→ **What to work on**
Can the data below be echoed back word for word?
--- BEGIN Material to process ---
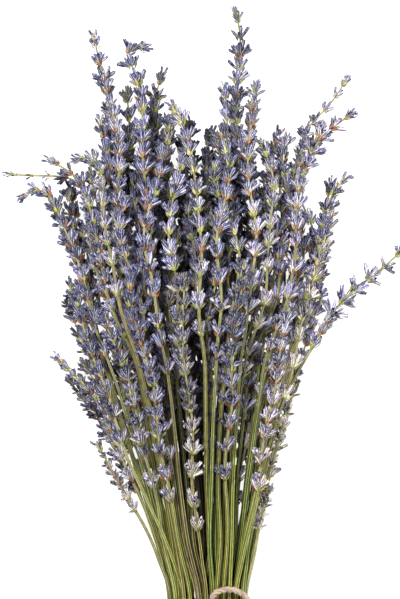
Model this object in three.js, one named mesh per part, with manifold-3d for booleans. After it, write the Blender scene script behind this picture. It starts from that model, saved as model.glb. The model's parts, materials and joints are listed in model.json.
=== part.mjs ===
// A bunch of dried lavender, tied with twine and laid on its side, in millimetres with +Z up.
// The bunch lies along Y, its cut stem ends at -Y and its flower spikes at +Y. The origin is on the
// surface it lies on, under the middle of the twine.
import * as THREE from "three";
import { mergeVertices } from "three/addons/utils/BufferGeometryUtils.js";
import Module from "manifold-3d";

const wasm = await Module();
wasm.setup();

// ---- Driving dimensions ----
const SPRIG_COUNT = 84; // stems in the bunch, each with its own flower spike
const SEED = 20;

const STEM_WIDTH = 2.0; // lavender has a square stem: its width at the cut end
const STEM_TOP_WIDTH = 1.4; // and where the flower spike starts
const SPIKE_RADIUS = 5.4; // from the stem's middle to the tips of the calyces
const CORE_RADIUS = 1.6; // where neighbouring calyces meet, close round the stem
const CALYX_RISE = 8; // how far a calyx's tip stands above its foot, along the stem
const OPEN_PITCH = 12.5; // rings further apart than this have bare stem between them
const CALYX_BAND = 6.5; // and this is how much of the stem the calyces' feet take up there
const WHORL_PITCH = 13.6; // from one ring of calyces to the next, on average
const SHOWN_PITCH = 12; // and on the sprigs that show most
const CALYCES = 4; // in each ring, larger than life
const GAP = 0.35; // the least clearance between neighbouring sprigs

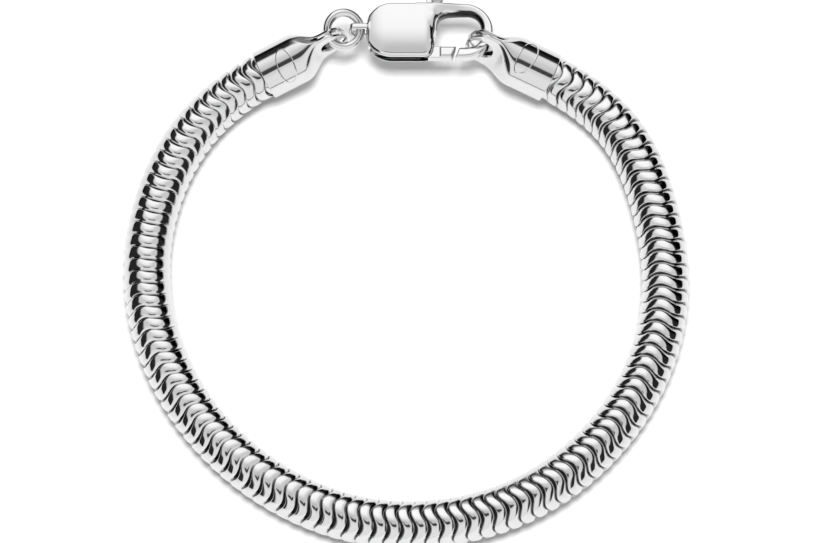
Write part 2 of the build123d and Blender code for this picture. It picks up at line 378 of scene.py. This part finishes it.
--- END Material to process ---
→ **Exercise solution**
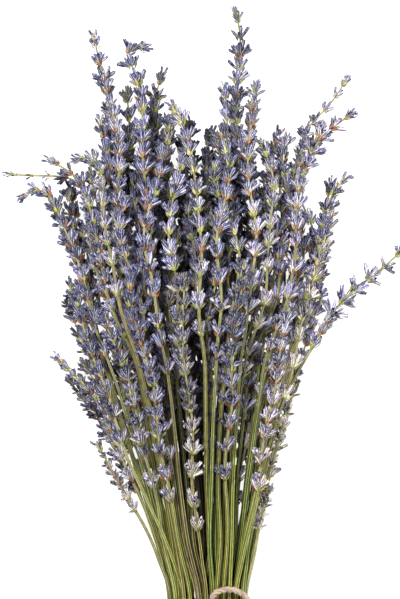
Model this object in three.js, one named mesh per part, with manifold-3d for booleans. After it, write the Blender scene script behind this picture. It starts from that model, saved as model.glb. The model's parts, materials and joints are listed in model.json.
=== part.mjs ===
// A bunch of dried lavender, tied with twine and laid on its side, in millimetres with +Z up.
// The bunch lies along Y, its cut stem ends at -Y and its flower spikes at +Y. The origin is on the
// surface it lies on, under the middle of the twine.
import * as THREE from "three";
import { mergeVertices } from "three/addons/utils/BufferGeometryUtils.js";
import Module from "manifold-3d";

const wasm = await Module();
wasm.setup();

// ---- Driving dimensions ----
const SPRIG_COUNT = 84; // stems in the bunch, each with its own flower spike
const SEED = 20;

const STEM_WIDTH = 2.0; // lavender has a square stem: its width at the cut end
const STEM_TOP_WIDTH = 1.4; // and where the flower spike starts
const SPIKE_RADIUS = 5.4; // from the stem's middle to the tips of the calyces
const CORE_RADIUS = 1.6; // where neighbouring calyces meet, close round the stem
const CALYX_RISE = 8; // how far a calyx's tip stands above its foot, along the stem
const OPEN_PITCH = 12.5; // rings further apart than this have bare stem between them
const CALYX_BAND = 6.5; // and this is how much of the stem the calyces' feet take up there
const WHORL_PITCH = 13.6; // from one ring of calyces to the next, on average
const SHOWN_PITCH = 12; // and on the sprigs that show most
const CALYCES = 4; // in each ring, larger than life
const GAP = 0.35; // the least clearance between neighbouring sprigs

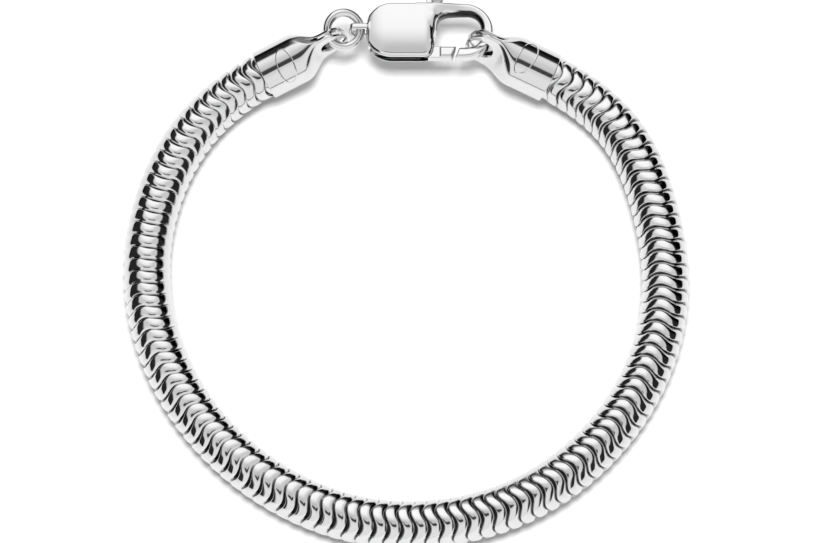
Write part 2 of the build123d and Blender code for this picture. It picks up at line 378 of scene.py. This part finishes it.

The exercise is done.